Unless leaders actively encourage the telling of bad news — preferably early on in a system’s development — important alarms will not be heard.
“Early and candid” is how he likes his information, he said.
But McCarthy believes his “hardest challenge” will be overcoming resistance from the Army organizations that will be diminished in the coming restructuring, because it affects “people’s bureaucratic rice bowls.”
The Air Force and Navy will consume a bigger share of the Pentagon budget in the years ahead as atomic delivery systems will be replaced — bombers, land-based missiles, nuclear-missile submarines and a growing number of F-35 fighter jets.
Unless the overall Pentagon budget grows significantly, that means less for the Army.

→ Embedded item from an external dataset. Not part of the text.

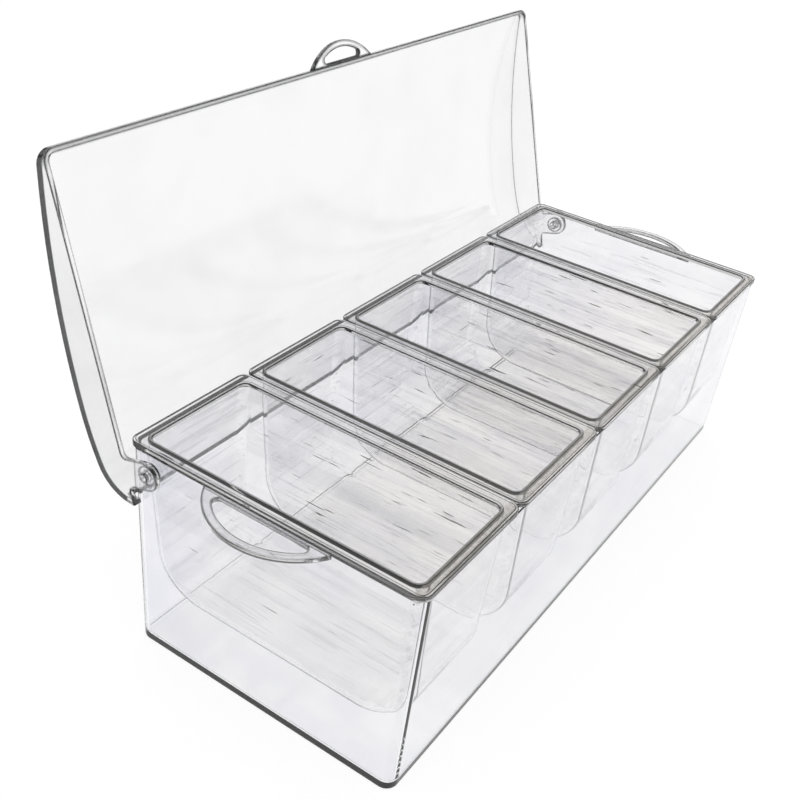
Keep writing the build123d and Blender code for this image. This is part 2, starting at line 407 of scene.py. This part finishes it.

The Army has internal budget pressure, too. It’s trying to grow its ranks by thousands of soldiers, restore degraded equipment and increase training. Given the price of those efforts, many new and improved weapons may have to wait even if the Army is ready to buy them.
But it’s not ready. More robust analysis is needed to determine the best weaponry for the future, McCarthy said.
“We’re not informed enough to make the call on the next generation of combat vehicle or helicopter,” he said.
In a sense, McCarthy and the Army are making a virtue of their fiscal straits. They are using the decade ahead to study the best approaches before plunging headlong into top-dollar programs. They’ve already tried it the second way, and it didn’t work out.